MarkGaox opened a new pull request, #2698:
URL: https://github.com/apache/helix/pull/2698

   ### Issues
   
   - [X] My PR addresses the following Helix issues and references them in the 
PR description:
   - This PR mainly addresses the recent behavior regression of helix-lock
   
   (#200 - Link your issue number here: You can write "Fixes #XXX". Please use 
the proper keyword so that the issue gets closed automatically. See 
https://docs.github.com/en/github/managing-your-work-on-github/linking-a-pull-request-to-an-issue
   Any of the following keywords can be used: close, closes, closed, fix, 
fixes, fixed, resolve, resolves, resolved)
   
   ### Description
   
   - [X] Here are some details about my PR, including screenshots of any UI 
changes:
   - The incompatibility between old and new helix-lock versions was caused by 
the last update to helix-lock in Dec 2020, the update is in 
https://github.com/apache/helix/pull/1564 which added priority and notification 
support to Helix locks.
   #### There are two separate regressions in this PR
   1. When a lock request is made from the new helix-lock version to a lock 
path currently locked by the old helix-lock version, what happens is:
   * The lock request sees current lock priority is -1 (due to the priority 
field not present in lock ZNode), which is lower than the priority 0 of the 
lock being requested. Thus it will try to preempt the current lock owner by 
writing its own user id, priority and waiting timeout to the requestor fields 
in the lock ZNode. The lock request pending timeout is set to -1 since the 
current lock cleanup timeout is -1 (due to the cleanup timeout field not 
present in lock ZNode). Lock status of the lock request now becomes PENDING.
   * The lock request waits on a CountDownLatch for the pending timeout which 
is -1, therefore the wait immediately returns.
   The current lock owner won’t clean up itself and release the lock since it’s 
using the old helix-lock version which doesn’t react to lock requests with 
higher priority.
   * Since the lock status of the lock request is still PENDING and the lock 
request by default is not forceful (forceful is also not desired for Espresso 
use cases), an exception is thrown saying “Cleanup has not been finished by 
lock owner”, which breaks clients' workflow.
   2. The non-lock owners is able to `unlock()` a lock if its priority is 
larger than the priority recorded in the lock. This should be avoided as well. 

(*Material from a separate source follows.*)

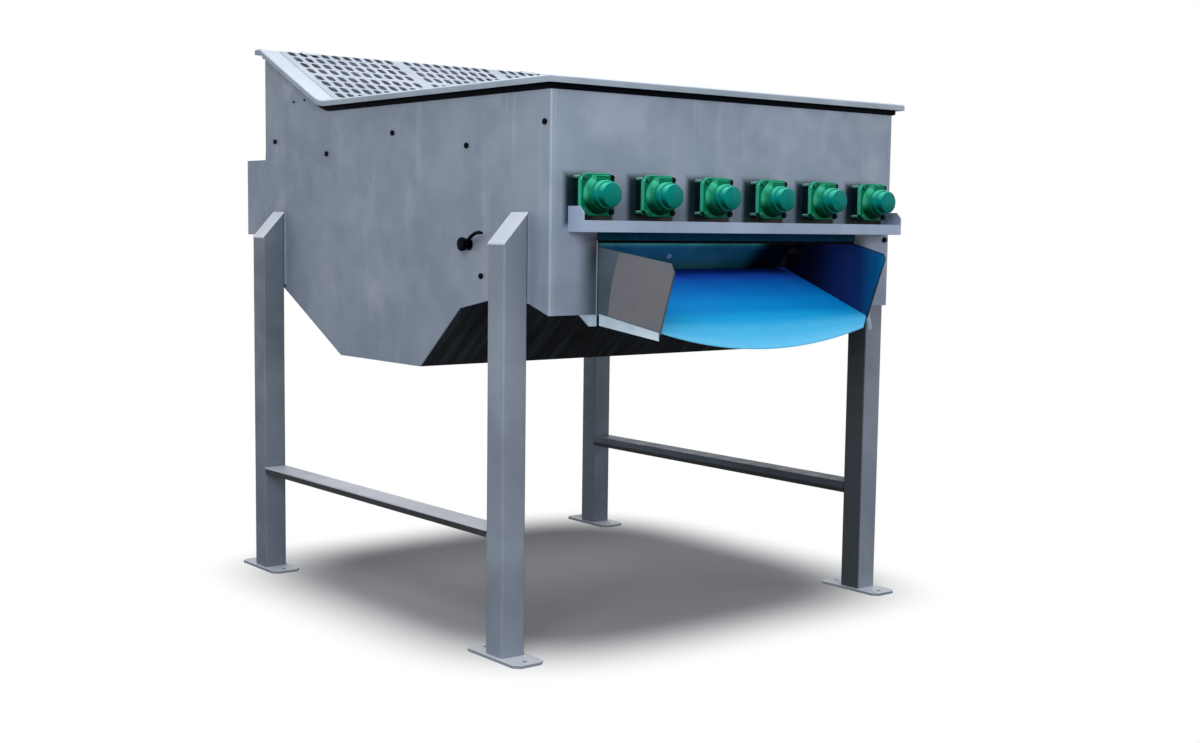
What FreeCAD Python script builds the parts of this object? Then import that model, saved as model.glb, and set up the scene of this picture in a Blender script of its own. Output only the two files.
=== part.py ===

If the non-lock owners want to acquire a lock, it should only call `tryLock()`. 
   
   #### To resolve the two issue discussed above
   1. Change the default value of priority from -1 to 0. In this way, a lock 
request made from new helix-lock version with default priority won't be able to 
acquire the lock holding by the old helix-lock.
   2. When processing the unlock request, the updater should read the priority 
from the overwriting lockInfo instead of reading the priority from 
`ZKDistributedNonblockingLock` class field. Since the priority of any 
`unlock()`  request in the overwriting lockInfo will always be 0, the priority 
of `unlock()` will always be less than or equal to the priority of any lock. 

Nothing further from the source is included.